**Your objective:** Every line in the listing below from the one with "y = apex_y +" through the one with "record = json.load(file)" is to be reproduced exactly, both ends included; leave out the rest.

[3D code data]

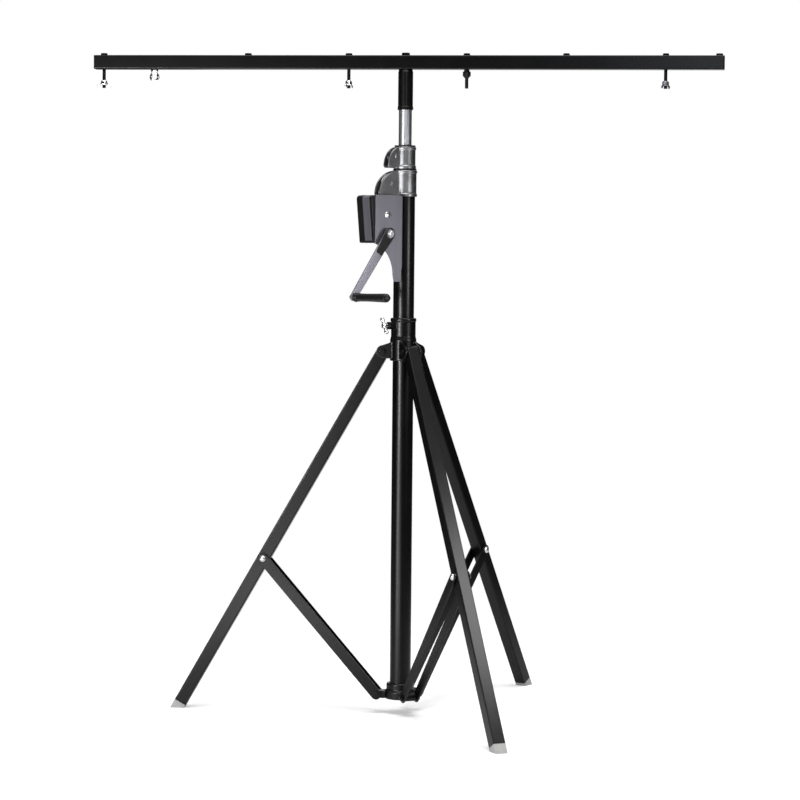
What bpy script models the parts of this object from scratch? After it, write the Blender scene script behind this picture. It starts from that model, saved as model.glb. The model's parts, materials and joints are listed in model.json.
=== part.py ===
# Crank light stand: a three-stage telescopic mast on a folding tripod, raised by a geared
# hand winch, with a drilled T-bar on top. Metres, +Z up, origin on the floor under the mast.
# The T-bar lies along X. The winch looks down its own axis, 45 degrees forward of -X.
import math

import bmesh
import bpy
from mathutils import Matrix, Vector

MM = 0.001
GAP = 0.3 * MM              # clearance kept between pieces that touch
TINY = 0.01 * MM            # merge distance, far below any real edge

# Mast
OUTER_R, OUTER_BORE = 25.0 * MM, 23.6 * MM
MIDDLE_R, MIDDLE_BORE = 19.75 * MM, 18.35 * MM
INNER_R, INNER_BORE = 15.5 * MM, 14.0 * MM
OUTER_BOTTOM, OUTER_TOP = 42.3 * MM, 1244.0 * MM
MIDDLE_BOTTOM, MIDDLE_TOP = 66.0 * MM, 1318.5 * MM
INNER_BOTTOM, INNER_TOP = 92.0 * MM, 1524.0 * MM

# T-bar
TBAR_HALF = 750.0 * MM
TBAR_SIDE, TBAR_WALL = 33.0 * MM, 2.0 * MM
TBAR_BOTTOM = 1536.5 * MM
TBAR_TOP = TBAR_BOTTOM + TBAR_SIDE
CAP_THICK, CAP_PLUG = 3.0 * MM, 3.4 * MM
WING_BOLTS = {"outer_left": -728.0 * MM, "inner_left": -136.0 * MM, "inner_right": 145.0 * MM,
              "outer_right": 613.0 * MM}
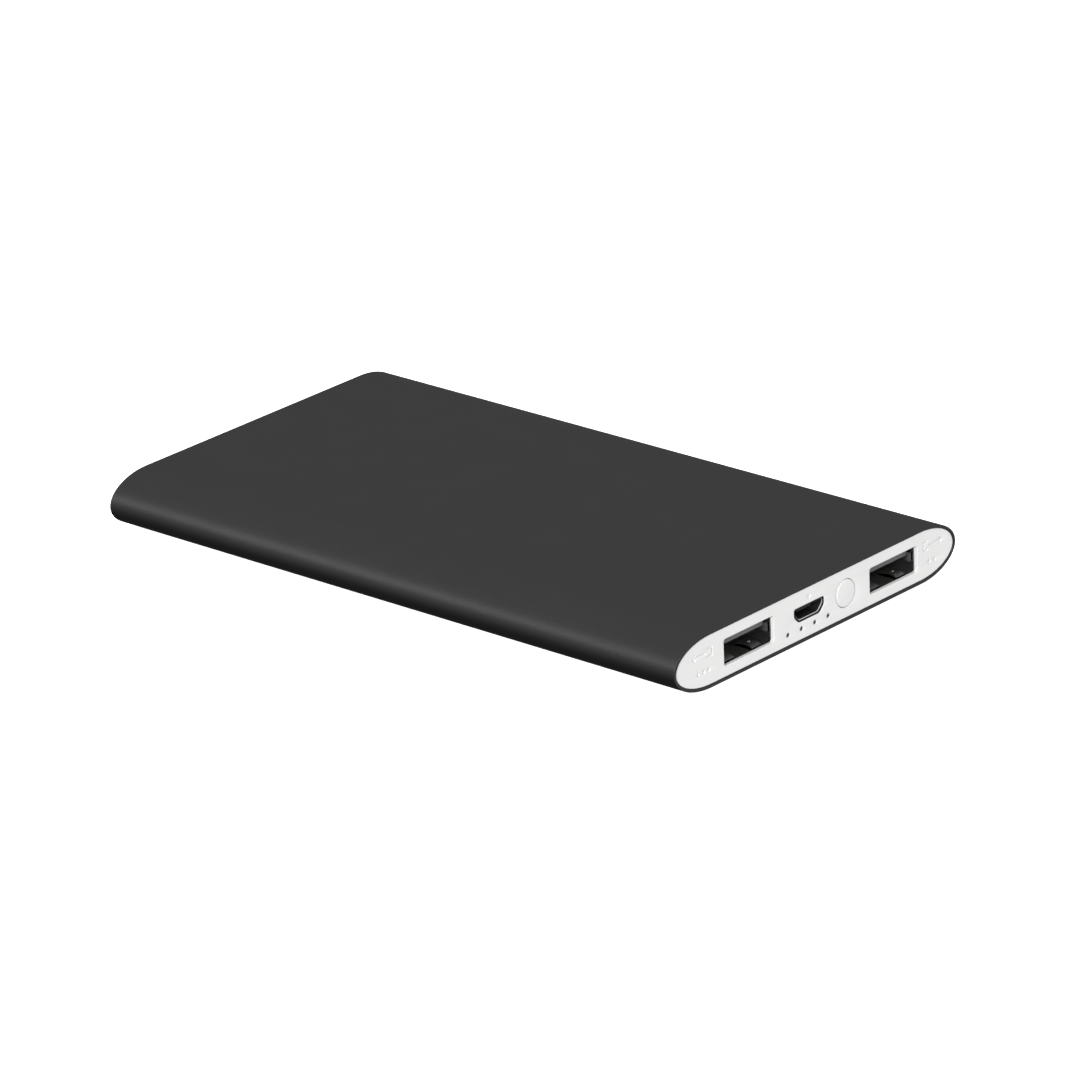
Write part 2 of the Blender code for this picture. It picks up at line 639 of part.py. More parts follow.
def make_switch():
    """The push switch behind the button: body with a pocket, sprung dome and plunger."""
    body_low = (BUTTON_X - SWITCH_HALF_WIDTH, SWITCH_FRONT, ON_BOARD)
    body_high = (BUTTON_X + SWITCH_HALF_WIDTH, SWITCH_BACK, SWITCH_TOP)
    body = box("switch_body", body_low, body_high, "chip_epoxy")
    pocket_low = (BUTTON_X - 1.3 * MM, SWITCH_FRONT - 1.0 * MM, MID - 0.62 * MM)
    pocket_high = (BUTTON_X + 1.3 * MM, SWITCH_POCKET_BACK, MID + 0.62 * MM)
    cut(body, box("switch_pocket_cutter", pocket_low, pocket_high, None))
    settle(body)
    plunger_low = (BUTTON_X - 1.1 * MM, PLUNGER_FRONT, MID - 0.5 * MM)
    plunger_high = (BUTTON_X + 1.1 * MM, PLUNGER_BACK, MID + 0.5 * MM)
    box("switch_plunger", plunger_low, plunger_high, "port_plastic")
    make_dome()


def make_dome():
    """The switch's spring: a thin arched strip that bows towards the plunger."""
    thick = 0.1 * MM
    half_span = 1.2 * MM
    apex_y = PLUNGER_BACK + 0.1 * MM
    foot_y = SWITCH_POCKET_BACK - FIT
    steps = 12
    front_edge = []
    back_edge = []
    for step in range(steps + 1):
        t = -1 + 2 * step / steps
        y = apex_y + (foot_y - thick - apex_y) * t**2
        front_edge.append((BUTTON_X + half_span * t, y))
        back_edge.append((BUTTON_X + half_span * t, y + thick))
    outline = front_edge + back_edge[::-1]
    prism("switch_dome", outline, "Z", MID - 0.5 * MM, MID + 0.5 * MM, "nickel_tab")


def build():
    clear_scene()
    make_sleeve()
    make_front_cap()
    make_rear_end()
    make_inner_frame()
    make_cell()
    make_board()
    make_components()
    for port, x in USB_A_X.items():
        make_usb_a(port, x)
    make_micro_usb()
    make_lights()
    make_button()
    make_switch()


build()
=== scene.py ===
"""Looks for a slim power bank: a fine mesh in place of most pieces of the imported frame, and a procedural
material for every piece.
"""

import json
import math

import bmesh
import bpy
from mathutils import Matrix, Vector


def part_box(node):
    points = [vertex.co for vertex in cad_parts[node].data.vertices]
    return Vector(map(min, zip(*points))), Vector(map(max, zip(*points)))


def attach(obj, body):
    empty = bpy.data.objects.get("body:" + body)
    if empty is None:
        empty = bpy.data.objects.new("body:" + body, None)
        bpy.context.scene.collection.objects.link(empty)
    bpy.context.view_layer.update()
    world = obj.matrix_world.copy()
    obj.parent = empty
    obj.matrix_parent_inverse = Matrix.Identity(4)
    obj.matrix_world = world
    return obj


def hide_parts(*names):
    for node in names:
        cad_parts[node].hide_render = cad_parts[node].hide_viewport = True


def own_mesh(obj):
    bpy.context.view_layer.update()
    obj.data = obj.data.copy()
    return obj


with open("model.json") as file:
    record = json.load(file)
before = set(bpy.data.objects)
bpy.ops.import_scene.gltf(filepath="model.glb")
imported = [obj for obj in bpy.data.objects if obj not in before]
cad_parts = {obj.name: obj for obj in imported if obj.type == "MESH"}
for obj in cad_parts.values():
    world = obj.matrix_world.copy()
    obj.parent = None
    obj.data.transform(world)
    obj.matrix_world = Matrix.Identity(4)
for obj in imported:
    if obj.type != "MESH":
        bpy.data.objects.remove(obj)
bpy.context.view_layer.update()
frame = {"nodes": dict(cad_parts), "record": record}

MM = 0.001

# Mesh building: points closer than WELD become one, and edges sharper than SHARP_ANGLE stay sharp
WELD = 0.0005 * MM
SHARP_ANGLE = math.radians(35)
BEVEL_STEPS = 3

# Materials by name, filled in by principled()
LOOKS = {}

SIDES = ((-1, "left"), (1, "right"))

# The sleeve, read from the frame; EDGE_DEPTH is how far its elliptical sides reach in
SLEEVE_LOW, SLEEVE_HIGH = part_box("housing_tube")
HALF_WIDTH = (SLEEVE_HIGH[0] - SLEEVE_LOW[0]) / 2
FRONT = SLEEVE_LOW[1]
REAR = SLEEVE_HIGH[1]
MID = (SLEEVE_LOW[2] + SLEEVE_HIGH[2]) / 2
EDGE_DEPTH = 9.1 * MM
WALL = 1.2 * MM
MOUTH_WALL = 0.58 * MM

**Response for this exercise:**
        y = apex_y + (foot_y - thick - apex_y) * t**2
        front_edge.append((BUTTON_X + half_span * t, y))
        back_edge.append((BUTTON_X + half_span * t, y + thick))
    outline = front_edge + back_edge[::-1]
    prism("switch_dome", outline, "Z", MID - 0.5 * MM, MID + 0.5 * MM, "nickel_tab")


def build():
    clear_scene()
    make_sleeve()
    make_front_cap()
    make_rear_end()
    make_inner_frame()
    make_cell()
    make_board()
    make_components()
    for port, x in USB_A_X.items():
        make_usb_a(port, x)
    make_micro_usb()
    make_lights()
    make_button()
    make_switch()


build()
=== scene.py ===
"""Looks for a slim power bank: a fine mesh in place of most pieces of the imported frame, and a procedural
material for every piece.
"""

import json
import math

import bmesh
import bpy
from mathutils import Matrix, Vector


def part_box(node):
    points = [vertex.co for vertex in cad_parts[node].data.vertices]
    return Vector(map(min, zip(*points))), Vector(map(max, zip(*points)))


def attach(obj, body):
    empty = bpy.data.objects.get("body:" + body)
    if empty is None:
        empty = bpy.data.objects.new("body:" + body, None)
        bpy.context.scene.collection.objects.link(empty)
    bpy.context.view_layer.update()
    world = obj.matrix_world.copy()
    obj.parent = empty
    obj.matrix_parent_inverse = Matrix.Identity(4)
    obj.matrix_world = world
    return obj


def hide_parts(*names):
    for node in names:
        cad_parts[node].hide_render = cad_parts[node].hide_viewport = True


def own_mesh(obj):
    bpy.context.view_layer.update()
    obj.data = obj.data.copy()
    return obj


with open("model.json") as file:
    record = json.load(file)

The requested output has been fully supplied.